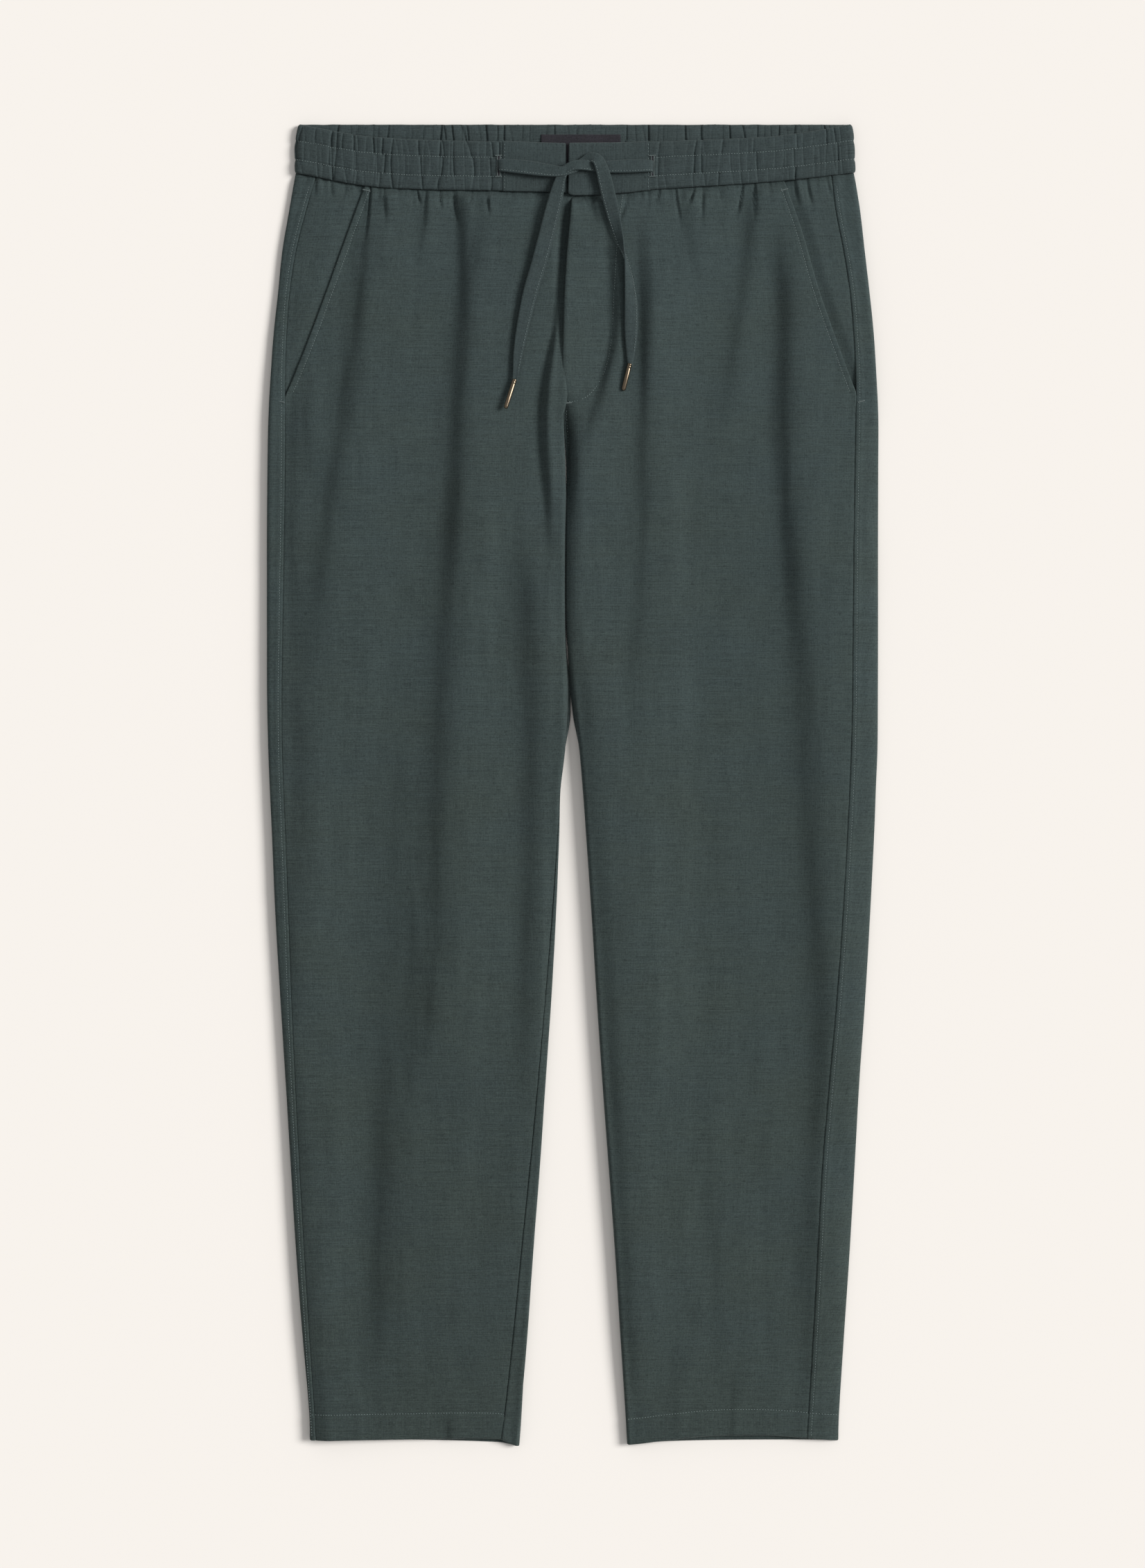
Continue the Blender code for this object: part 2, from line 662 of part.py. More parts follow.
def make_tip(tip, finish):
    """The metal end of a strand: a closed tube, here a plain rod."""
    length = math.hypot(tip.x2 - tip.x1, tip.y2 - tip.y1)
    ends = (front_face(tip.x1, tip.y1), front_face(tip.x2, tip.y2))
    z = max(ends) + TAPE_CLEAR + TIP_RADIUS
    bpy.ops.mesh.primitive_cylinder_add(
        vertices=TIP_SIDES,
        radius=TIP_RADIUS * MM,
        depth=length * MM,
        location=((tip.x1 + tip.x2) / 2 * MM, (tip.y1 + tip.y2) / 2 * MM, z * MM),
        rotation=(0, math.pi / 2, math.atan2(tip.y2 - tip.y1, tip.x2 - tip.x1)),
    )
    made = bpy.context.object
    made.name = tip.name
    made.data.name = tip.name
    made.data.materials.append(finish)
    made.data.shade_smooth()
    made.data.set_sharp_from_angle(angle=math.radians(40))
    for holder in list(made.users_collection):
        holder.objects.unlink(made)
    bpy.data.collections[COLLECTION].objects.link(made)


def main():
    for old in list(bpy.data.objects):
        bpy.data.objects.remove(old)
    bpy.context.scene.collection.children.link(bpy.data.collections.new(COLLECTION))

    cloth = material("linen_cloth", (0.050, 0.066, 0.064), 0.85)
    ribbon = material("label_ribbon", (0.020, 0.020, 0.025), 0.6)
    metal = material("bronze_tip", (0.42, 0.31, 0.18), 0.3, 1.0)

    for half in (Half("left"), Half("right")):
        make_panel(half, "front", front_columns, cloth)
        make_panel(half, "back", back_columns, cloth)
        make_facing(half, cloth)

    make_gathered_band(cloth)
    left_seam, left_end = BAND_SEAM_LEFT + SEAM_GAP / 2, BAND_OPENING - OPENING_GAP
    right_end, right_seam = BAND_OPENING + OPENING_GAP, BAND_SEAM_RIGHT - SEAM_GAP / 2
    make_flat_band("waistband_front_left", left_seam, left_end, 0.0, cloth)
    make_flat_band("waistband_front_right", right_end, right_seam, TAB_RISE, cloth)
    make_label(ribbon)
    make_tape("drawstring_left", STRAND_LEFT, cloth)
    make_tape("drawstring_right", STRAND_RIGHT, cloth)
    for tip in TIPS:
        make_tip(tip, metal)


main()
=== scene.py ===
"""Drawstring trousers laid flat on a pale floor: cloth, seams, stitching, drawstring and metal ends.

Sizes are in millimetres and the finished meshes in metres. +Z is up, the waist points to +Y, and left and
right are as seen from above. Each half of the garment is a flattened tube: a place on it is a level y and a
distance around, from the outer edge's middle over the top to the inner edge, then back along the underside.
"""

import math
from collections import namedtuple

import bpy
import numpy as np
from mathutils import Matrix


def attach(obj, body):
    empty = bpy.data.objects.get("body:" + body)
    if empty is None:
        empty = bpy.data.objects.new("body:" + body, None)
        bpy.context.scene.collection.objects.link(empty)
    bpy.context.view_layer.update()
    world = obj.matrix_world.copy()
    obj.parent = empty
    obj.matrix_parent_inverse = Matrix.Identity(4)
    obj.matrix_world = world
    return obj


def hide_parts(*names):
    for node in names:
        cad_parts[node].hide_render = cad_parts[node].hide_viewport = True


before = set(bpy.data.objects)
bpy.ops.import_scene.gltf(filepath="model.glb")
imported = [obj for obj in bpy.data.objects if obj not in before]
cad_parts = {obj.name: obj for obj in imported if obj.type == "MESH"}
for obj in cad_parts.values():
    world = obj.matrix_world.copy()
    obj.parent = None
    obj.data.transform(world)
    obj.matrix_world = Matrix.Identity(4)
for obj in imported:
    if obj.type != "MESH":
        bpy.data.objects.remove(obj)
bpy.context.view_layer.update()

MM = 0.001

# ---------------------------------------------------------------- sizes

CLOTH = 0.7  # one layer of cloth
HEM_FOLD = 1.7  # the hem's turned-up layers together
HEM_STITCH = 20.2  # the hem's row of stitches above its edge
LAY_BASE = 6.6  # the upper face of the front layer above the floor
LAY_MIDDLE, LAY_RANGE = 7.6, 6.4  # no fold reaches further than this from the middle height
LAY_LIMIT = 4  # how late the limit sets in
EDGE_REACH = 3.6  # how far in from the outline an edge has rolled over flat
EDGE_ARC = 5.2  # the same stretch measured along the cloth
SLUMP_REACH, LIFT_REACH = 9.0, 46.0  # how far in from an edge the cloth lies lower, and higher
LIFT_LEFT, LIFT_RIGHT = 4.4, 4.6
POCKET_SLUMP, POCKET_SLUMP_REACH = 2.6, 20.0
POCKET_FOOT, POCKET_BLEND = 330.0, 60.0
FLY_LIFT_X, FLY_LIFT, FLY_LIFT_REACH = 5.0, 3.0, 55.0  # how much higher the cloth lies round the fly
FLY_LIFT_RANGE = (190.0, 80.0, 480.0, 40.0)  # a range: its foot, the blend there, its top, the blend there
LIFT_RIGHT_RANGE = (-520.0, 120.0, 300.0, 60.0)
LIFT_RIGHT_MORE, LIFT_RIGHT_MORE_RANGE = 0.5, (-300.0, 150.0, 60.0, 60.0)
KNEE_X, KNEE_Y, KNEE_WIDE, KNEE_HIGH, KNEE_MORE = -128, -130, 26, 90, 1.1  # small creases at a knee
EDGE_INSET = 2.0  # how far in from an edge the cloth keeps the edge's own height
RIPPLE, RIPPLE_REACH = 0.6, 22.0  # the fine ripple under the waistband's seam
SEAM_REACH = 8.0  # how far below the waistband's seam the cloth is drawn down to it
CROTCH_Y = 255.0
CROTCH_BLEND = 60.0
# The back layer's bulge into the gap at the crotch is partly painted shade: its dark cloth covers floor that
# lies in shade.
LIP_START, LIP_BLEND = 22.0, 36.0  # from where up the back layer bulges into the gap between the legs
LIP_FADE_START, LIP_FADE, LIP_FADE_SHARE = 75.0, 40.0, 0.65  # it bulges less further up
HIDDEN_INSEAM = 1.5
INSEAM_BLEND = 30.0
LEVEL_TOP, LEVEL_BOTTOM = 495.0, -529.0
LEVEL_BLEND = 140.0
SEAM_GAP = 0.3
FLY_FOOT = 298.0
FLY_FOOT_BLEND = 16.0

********

**Exercise instructions:** Repeat the material above in full, quoting it exactly.

**Output for this task:**
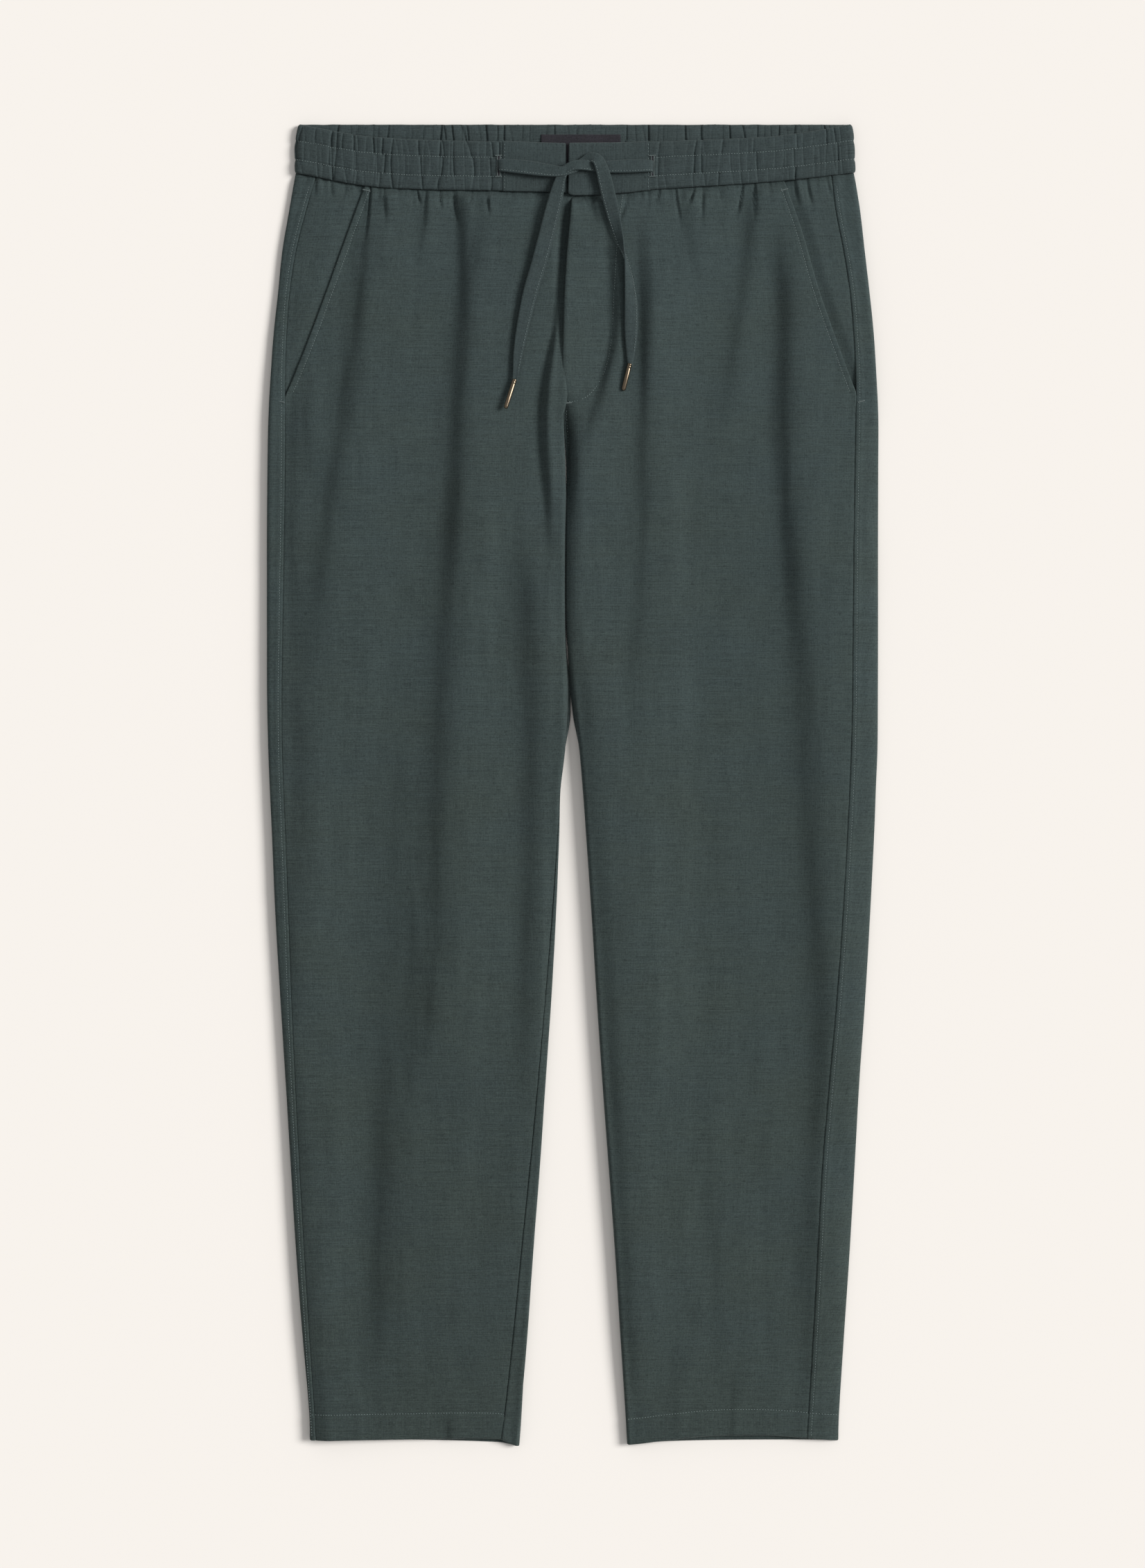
Continue the Blender code for this object: part 2, from line 662 of part.py. More parts follow.
def make_tip(tip, finish):
    """The metal end of a strand: a closed tube, here a plain rod."""
    length = math.hypot(tip.x2 - tip.x1, tip.y2 - tip.y1)
    ends = (front_face(tip.x1, tip.y1), front_face(tip.x2, tip.y2))
    z = max(ends) + TAPE_CLEAR + TIP_RADIUS
    bpy.ops.mesh.primitive_cylinder_add(
        vertices=TIP_SIDES,
        radius=TIP_RADIUS * MM,
        depth=length * MM,
        location=((tip.x1 + tip.x2) / 2 * MM, (tip.y1 + tip.y2) / 2 * MM, z * MM),
        rotation=(0, math.pi / 2, math.atan2(tip.y2 - tip.y1, tip.x2 - tip.x1)),
    )
    made = bpy.context.object
    made.name = tip.name
    made.data.name = tip.name
    made.data.materials.append(finish)
    made.data.shade_smooth()
    made.data.set_sharp_from_angle(angle=math.radians(40))
    for holder in list(made.users_collection):
        holder.objects.unlink(made)
    bpy.data.collections[COLLECTION].objects.link(made)


def main():
    for old in list(bpy.data.objects):
        bpy.data.objects.remove(old)
    bpy.context.scene.collection.children.link(bpy.data.collections.new(COLLECTION))

    cloth = material("linen_cloth", (0.050, 0.066, 0.064), 0.85)
    ribbon = material("label_ribbon", (0.020, 0.020, 0.025), 0.6)
    metal = material("bronze_tip", (0.42, 0.31, 0.18), 0.3, 1.0)

    for half in (Half("left"), Half("right")):
        make_panel(half, "front", front_columns, cloth)
        make_panel(half, "back", back_columns, cloth)
        make_facing(half, cloth)

    make_gathered_band(cloth)
    left_seam, left_end = BAND_SEAM_LEFT + SEAM_GAP / 2, BAND_OPENING - OPENING_GAP
    right_end, right_seam = BAND_OPENING + OPENING_GAP, BAND_SEAM_RIGHT - SEAM_GAP / 2
    make_flat_band("waistband_front_left", left_seam, left_end, 0.0, cloth)
    make_flat_band("waistband_front_right", right_end, right_seam, TAB_RISE, cloth)
    make_label(ribbon)
    make_tape("drawstring_left", STRAND_LEFT, cloth)
    make_tape("drawstring_right", STRAND_RIGHT, cloth)
    for tip in TIPS:
        make_tip(tip, metal)


main()
=== scene.py ===
"""Drawstring trousers laid flat on a pale floor: cloth, seams, stitching, drawstring and metal ends.

Sizes are in millimetres and the finished meshes in metres. +Z is up, the waist points to +Y, and left and
right are as seen from above. Each half of the garment is a flattened tube: a place on it is a level y and a
distance around, from the outer edge's middle over the top to the inner edge, then back along the underside.
"""

import math
from collections import namedtuple

import bpy
import numpy as np
from mathutils import Matrix


def attach(obj, body):
    empty = bpy.data.objects.get("body:" + body)
    if empty is None:
        empty = bpy.data.objects.new("body:" + body, None)
        bpy.context.scene.collection.objects.link(empty)
    bpy.context.view_layer.update()
    world = obj.matrix_world.copy()
    obj.parent = empty
    obj.matrix_parent_inverse = Matrix.Identity(4)
    obj.matrix_world = world
    return obj


def hide_parts(*names):
    for node in names:
        cad_parts[node].hide_render = cad_parts[node].hide_viewport = True


before = set(bpy.data.objects)
bpy.ops.import_scene.gltf(filepath="model.glb")
imported = [obj for obj in bpy.data.objects if obj not in before]
cad_parts = {obj.name: obj for obj in imported if obj.type == "MESH"}
for obj in cad_parts.values():
    world = obj.matrix_world.copy()
    obj.parent = None
    obj.data.transform(world)
    obj.matrix_world = Matrix.Identity(4)
for obj in imported:
    if obj.type != "MESH":
        bpy.data.objects.remove(obj)
bpy.context.view_layer.update()

MM = 0.001

# ---------------------------------------------------------------- sizes

CLOTH = 0.7  # one layer of cloth
HEM_FOLD = 1.7  # the hem's turned-up layers together
HEM_STITCH = 20.2  # the hem's row of stitches above its edge
LAY_BASE = 6.6  # the upper face of the front layer above the floor
LAY_MIDDLE, LAY_RANGE = 7.6, 6.4  # no fold reaches further than this from the middle height
LAY_LIMIT = 4  # how late the limit sets in
EDGE_REACH = 3.6  # how far in from the outline an edge has rolled over flat
EDGE_ARC = 5.2  # the same stretch measured along the cloth
SLUMP_REACH, LIFT_REACH = 9.0, 46.0  # how far in from an edge the cloth lies lower, and higher
LIFT_LEFT, LIFT_RIGHT = 4.4, 4.6
POCKET_SLUMP, POCKET_SLUMP_REACH = 2.6, 20.0
POCKET_FOOT, POCKET_BLEND = 330.0, 60.0
FLY_LIFT_X, FLY_LIFT, FLY_LIFT_REACH = 5.0, 3.0, 55.0  # how much higher the cloth lies round the fly
FLY_LIFT_RANGE = (190.0, 80.0, 480.0, 40.0)  # a range: its foot, the blend there, its top, the blend there
LIFT_RIGHT_RANGE = (-520.0, 120.0, 300.0, 60.0)
LIFT_RIGHT_MORE, LIFT_RIGHT_MORE_RANGE = 0.5, (-300.0, 150.0, 60.0, 60.0)
KNEE_X, KNEE_Y, KNEE_WIDE, KNEE_HIGH, KNEE_MORE = -128, -130, 26, 90, 1.1  # small creases at a knee
EDGE_INSET = 2.0  # how far in from an edge the cloth keeps the edge's own height
RIPPLE, RIPPLE_REACH = 0.6, 22.0  # the fine ripple under the waistband's seam
SEAM_REACH = 8.0  # how far below the waistband's seam the cloth is drawn down to it
CROTCH_Y = 255.0
CROTCH_BLEND = 60.0
# The back layer's bulge into the gap at the crotch is partly painted shade: its dark cloth covers floor that
# lies in shade.
LIP_START, LIP_BLEND = 22.0, 36.0  # from where up the back layer bulges into the gap between the legs
LIP_FADE_START, LIP_FADE, LIP_FADE_SHARE = 75.0, 40.0, 0.65  # it bulges less further up
HIDDEN_INSEAM = 1.5
INSEAM_BLEND = 30.0
LEVEL_TOP, LEVEL_BOTTOM = 495.0, -529.0
LEVEL_BLEND = 140.0
SEAM_GAP = 0.3
FLY_FOOT = 298.0
FLY_FOOT_BLEND = 16.0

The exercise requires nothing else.